* Begin THE INPUT *

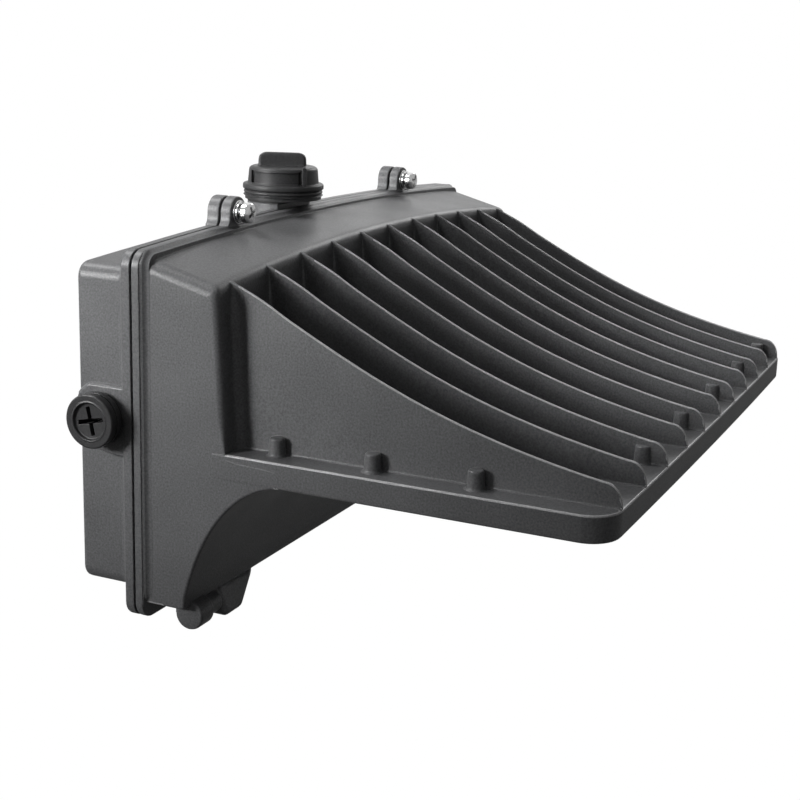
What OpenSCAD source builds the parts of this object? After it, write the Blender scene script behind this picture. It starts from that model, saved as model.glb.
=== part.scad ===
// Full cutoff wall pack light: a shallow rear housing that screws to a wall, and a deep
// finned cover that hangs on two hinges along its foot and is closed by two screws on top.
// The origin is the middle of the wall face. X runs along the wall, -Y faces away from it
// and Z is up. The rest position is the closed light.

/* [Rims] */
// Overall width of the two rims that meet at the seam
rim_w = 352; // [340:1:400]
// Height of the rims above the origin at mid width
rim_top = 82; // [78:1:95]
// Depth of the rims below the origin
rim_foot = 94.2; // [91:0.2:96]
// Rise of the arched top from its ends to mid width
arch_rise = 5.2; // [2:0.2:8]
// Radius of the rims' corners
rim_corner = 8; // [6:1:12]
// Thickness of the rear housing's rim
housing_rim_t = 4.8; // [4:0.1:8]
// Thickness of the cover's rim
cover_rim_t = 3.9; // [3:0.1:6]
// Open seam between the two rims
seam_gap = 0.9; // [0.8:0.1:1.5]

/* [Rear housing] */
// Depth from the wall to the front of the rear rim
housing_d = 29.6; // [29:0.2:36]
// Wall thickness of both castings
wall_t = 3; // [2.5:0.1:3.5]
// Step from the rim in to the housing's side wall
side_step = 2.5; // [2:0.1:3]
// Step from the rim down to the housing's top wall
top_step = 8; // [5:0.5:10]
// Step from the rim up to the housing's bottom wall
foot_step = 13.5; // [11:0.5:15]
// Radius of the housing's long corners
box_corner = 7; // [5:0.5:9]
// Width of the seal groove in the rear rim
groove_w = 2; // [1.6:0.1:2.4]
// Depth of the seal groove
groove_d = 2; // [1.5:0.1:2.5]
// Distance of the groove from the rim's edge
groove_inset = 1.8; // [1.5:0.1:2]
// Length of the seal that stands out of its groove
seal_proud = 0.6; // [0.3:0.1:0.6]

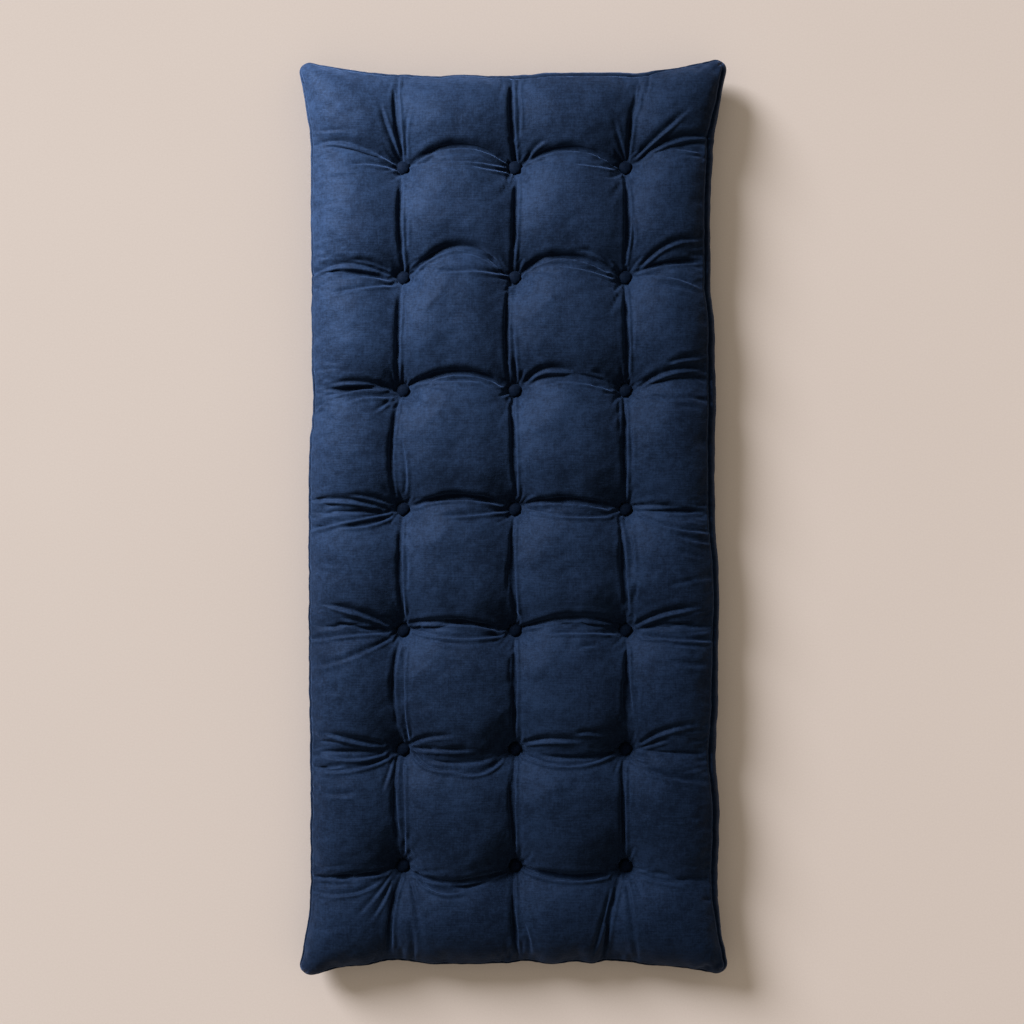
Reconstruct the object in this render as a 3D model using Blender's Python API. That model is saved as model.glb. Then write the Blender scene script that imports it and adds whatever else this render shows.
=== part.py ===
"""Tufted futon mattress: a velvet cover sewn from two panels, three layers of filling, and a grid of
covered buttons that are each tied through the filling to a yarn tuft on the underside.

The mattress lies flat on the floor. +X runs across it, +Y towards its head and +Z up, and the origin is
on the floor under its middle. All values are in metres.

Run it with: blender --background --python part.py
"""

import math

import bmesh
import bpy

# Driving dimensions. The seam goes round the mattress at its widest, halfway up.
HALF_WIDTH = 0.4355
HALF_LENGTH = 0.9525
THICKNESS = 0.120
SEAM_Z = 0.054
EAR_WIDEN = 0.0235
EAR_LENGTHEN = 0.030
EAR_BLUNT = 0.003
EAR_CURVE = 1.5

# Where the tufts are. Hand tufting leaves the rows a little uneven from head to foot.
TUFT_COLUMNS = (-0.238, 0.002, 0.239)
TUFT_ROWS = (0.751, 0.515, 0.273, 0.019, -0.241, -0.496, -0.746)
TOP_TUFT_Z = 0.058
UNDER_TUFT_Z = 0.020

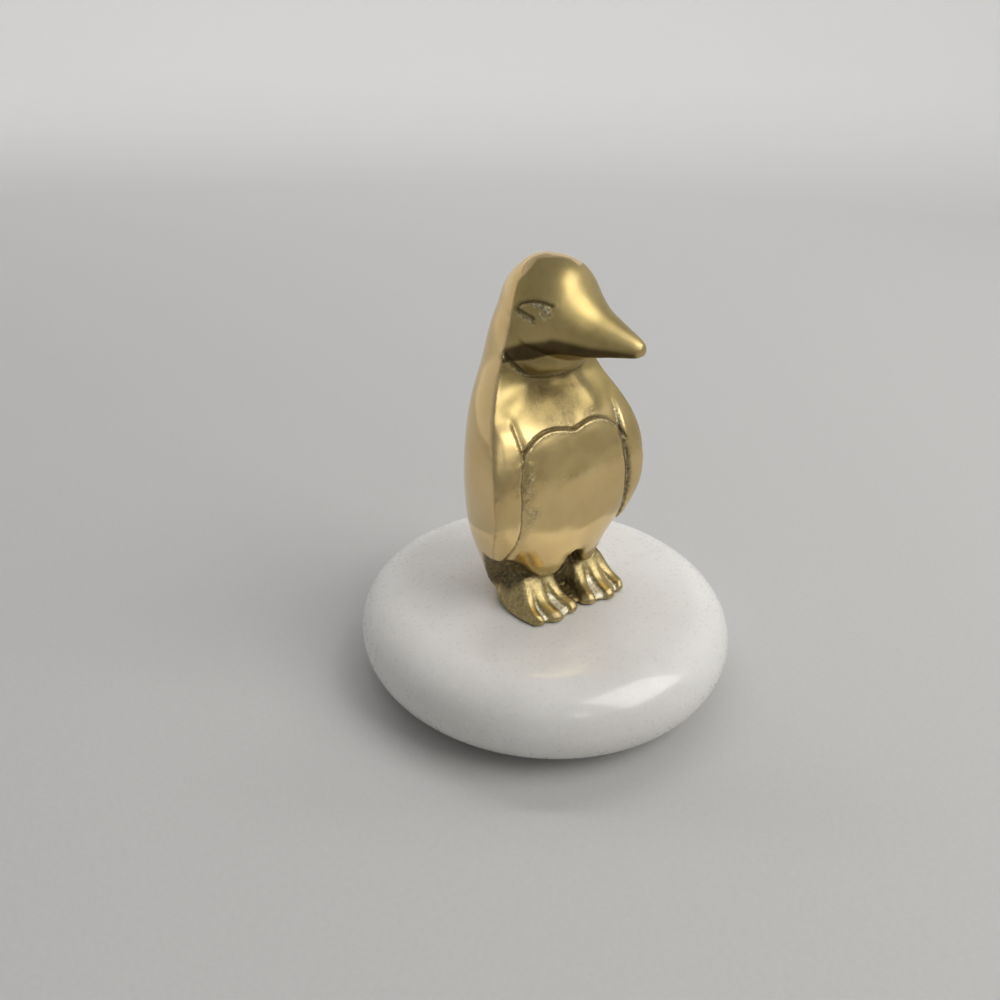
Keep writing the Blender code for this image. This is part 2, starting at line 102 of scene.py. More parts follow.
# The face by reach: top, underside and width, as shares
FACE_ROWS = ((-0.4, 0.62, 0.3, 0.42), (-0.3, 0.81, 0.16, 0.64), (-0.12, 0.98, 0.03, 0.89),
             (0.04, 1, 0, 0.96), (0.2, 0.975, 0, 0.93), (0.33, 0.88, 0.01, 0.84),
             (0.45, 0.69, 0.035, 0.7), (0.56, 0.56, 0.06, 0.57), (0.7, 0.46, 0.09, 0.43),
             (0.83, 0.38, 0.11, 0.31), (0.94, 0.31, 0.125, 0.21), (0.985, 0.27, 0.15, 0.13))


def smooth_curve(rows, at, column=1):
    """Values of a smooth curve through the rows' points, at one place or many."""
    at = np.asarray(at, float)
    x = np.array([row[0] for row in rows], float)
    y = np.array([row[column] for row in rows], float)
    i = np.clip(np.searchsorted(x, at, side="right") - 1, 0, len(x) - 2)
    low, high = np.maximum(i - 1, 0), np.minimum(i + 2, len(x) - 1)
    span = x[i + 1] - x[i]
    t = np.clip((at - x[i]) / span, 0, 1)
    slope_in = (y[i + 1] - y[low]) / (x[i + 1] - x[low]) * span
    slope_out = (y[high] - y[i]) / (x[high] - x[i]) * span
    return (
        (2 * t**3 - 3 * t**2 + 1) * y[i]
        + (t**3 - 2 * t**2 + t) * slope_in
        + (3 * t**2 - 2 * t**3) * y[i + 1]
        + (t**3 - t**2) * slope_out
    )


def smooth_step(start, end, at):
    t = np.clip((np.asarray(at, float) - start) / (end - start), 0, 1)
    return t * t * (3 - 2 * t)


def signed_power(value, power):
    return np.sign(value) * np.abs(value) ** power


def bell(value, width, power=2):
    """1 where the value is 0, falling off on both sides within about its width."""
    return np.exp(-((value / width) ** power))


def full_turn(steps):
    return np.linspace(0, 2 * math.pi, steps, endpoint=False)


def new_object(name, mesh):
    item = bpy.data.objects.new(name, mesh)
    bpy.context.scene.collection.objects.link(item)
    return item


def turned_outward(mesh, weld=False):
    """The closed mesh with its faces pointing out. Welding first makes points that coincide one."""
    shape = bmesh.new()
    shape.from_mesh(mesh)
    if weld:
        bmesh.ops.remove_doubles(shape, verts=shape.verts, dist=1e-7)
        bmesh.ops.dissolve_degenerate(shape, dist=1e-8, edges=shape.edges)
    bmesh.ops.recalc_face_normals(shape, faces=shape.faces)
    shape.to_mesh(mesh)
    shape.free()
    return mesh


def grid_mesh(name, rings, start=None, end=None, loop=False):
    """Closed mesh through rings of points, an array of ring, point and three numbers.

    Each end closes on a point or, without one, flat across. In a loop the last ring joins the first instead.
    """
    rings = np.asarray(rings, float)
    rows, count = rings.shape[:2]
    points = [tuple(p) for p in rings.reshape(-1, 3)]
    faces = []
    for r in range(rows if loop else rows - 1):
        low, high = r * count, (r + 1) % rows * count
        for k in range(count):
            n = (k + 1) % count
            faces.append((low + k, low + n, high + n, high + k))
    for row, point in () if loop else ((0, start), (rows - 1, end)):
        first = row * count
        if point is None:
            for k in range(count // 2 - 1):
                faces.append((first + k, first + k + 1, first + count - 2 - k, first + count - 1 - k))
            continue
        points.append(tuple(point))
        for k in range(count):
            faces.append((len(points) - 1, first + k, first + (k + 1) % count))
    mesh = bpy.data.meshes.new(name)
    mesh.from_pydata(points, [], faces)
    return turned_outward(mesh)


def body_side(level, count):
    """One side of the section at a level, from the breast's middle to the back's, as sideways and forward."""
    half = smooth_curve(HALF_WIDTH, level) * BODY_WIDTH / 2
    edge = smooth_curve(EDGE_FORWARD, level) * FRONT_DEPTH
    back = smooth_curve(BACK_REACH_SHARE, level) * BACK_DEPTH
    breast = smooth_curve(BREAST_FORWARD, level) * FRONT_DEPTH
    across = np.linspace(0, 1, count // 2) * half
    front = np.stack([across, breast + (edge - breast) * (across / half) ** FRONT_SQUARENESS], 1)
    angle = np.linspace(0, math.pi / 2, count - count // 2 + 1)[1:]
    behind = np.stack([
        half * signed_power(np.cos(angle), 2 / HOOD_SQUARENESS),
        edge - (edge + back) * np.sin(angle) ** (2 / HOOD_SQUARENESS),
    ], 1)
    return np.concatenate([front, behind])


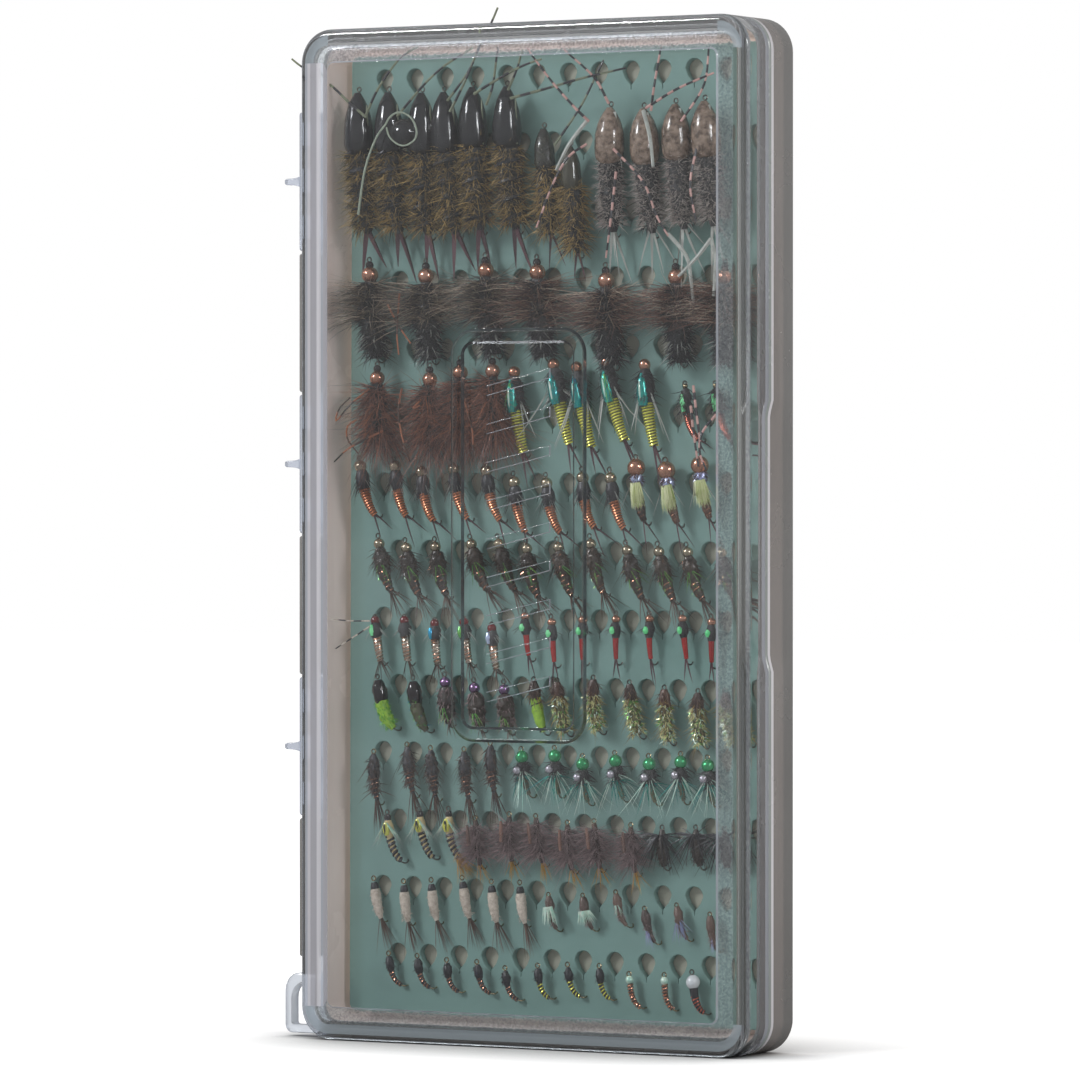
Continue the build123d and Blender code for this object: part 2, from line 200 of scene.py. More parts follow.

* End THE INPUT *

# WHAT IS NEEDED:
Print exactly the run of lines that starts at the line with "Keep writing the" and ends at the line with "return item". Leave out every other line.

# RESULT OF THE EXERCISE:
Keep writing the Blender code for this image. This is part 2, starting at line 102 of scene.py. More parts follow.
# The face by reach: top, underside and width, as shares
FACE_ROWS = ((-0.4, 0.62, 0.3, 0.42), (-0.3, 0.81, 0.16, 0.64), (-0.12, 0.98, 0.03, 0.89),
             (0.04, 1, 0, 0.96), (0.2, 0.975, 0, 0.93), (0.33, 0.88, 0.01, 0.84),
             (0.45, 0.69, 0.035, 0.7), (0.56, 0.56, 0.06, 0.57), (0.7, 0.46, 0.09, 0.43),
             (0.83, 0.38, 0.11, 0.31), (0.94, 0.31, 0.125, 0.21), (0.985, 0.27, 0.15, 0.13))


def smooth_curve(rows, at, column=1):
    """Values of a smooth curve through the rows' points, at one place or many."""
    at = np.asarray(at, float)
    x = np.array([row[0] for row in rows], float)
    y = np.array([row[column] for row in rows], float)
    i = np.clip(np.searchsorted(x, at, side="right") - 1, 0, len(x) - 2)
    low, high = np.maximum(i - 1, 0), np.minimum(i + 2, len(x) - 1)
    span = x[i + 1] - x[i]
    t = np.clip((at - x[i]) / span, 0, 1)
    slope_in = (y[i + 1] - y[low]) / (x[i + 1] - x[low]) * span
    slope_out = (y[high] - y[i]) / (x[high] - x[i]) * span
    return (
        (2 * t**3 - 3 * t**2 + 1) * y[i]
        + (t**3 - 2 * t**2 + t) * slope_in
        + (3 * t**2 - 2 * t**3) * y[i + 1]
        + (t**3 - t**2) * slope_out
    )


def smooth_step(start, end, at):
    t = np.clip((np.asarray(at, float) - start) / (end - start), 0, 1)
    return t * t * (3 - 2 * t)


def signed_power(value, power):
    return np.sign(value) * np.abs(value) ** power


def bell(value, width, power=2):
    """1 where the value is 0, falling off on both sides within about its width."""
    return np.exp(-((value / width) ** power))


def full_turn(steps):
    return np.linspace(0, 2 * math.pi, steps, endpoint=False)


def new_object(name, mesh):
    item = bpy.data.objects.new(name, mesh)
    bpy.context.scene.collection.objects.link(item)
    return item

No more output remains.